Do you have any side hustles or ways to gain supplemental income?
Besides a very small amount of selling baby quilts to friends and colleagues who want them to give as gifts, not yet. 2020 will be the year of laying the foundation and I hope to have some by year end!
How do you manage paying off student loans and/or consumer debt? Any tips?
I was incredibly lucky and my parents were able to pay for my college. I got out of undergrad in three years to reduce the cost which helped as well. Our only debt today is our home mortgage and because our rate is low we aren’t paying it down as aggressively as we could. Every year we allocate some of the budget surplus/savings to the house and the rest to investing and retirement.
My biggest tip is to not get lulled into a sense that debt is normal. Know how much you are paying in interest cost every month or year and acknowledge that that is money you are just burning. Use that figure to stay motivated to keep a tight handle on your budget and pay down debt.
What career path would you choose if money was not an issue?
I would love to teach or start a non-profit offering financial education for youth.
One of the main reasons I started Mama Fish Saves was frustration over the financial education gap – if your parents don’t know how to manage their money and you weren’t taught in school, how are you supposed to get out of the debt and paycheck to paycheck cycle? I wanted to offer easy to understand guides to budgeting, investing, and debt management.

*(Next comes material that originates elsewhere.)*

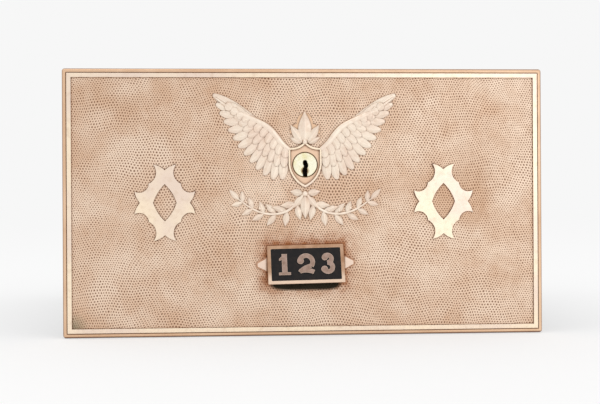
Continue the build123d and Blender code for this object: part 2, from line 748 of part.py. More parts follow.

“It does not matter how slowly you go as long as you do not stop.” – Confucius
Gaining financial security and sanity isn’t a sprint. Every extra dollar you can put towards debt reduction or retirement savings will make a difference and if you have a bad week or bad month, learn from it and just keep moving. We all have bad habits we have to unlearn, new best practices we could incorporate into our lives, and expenses we could learn to cut. Decide each day to do a little better than the day before and success with come to you.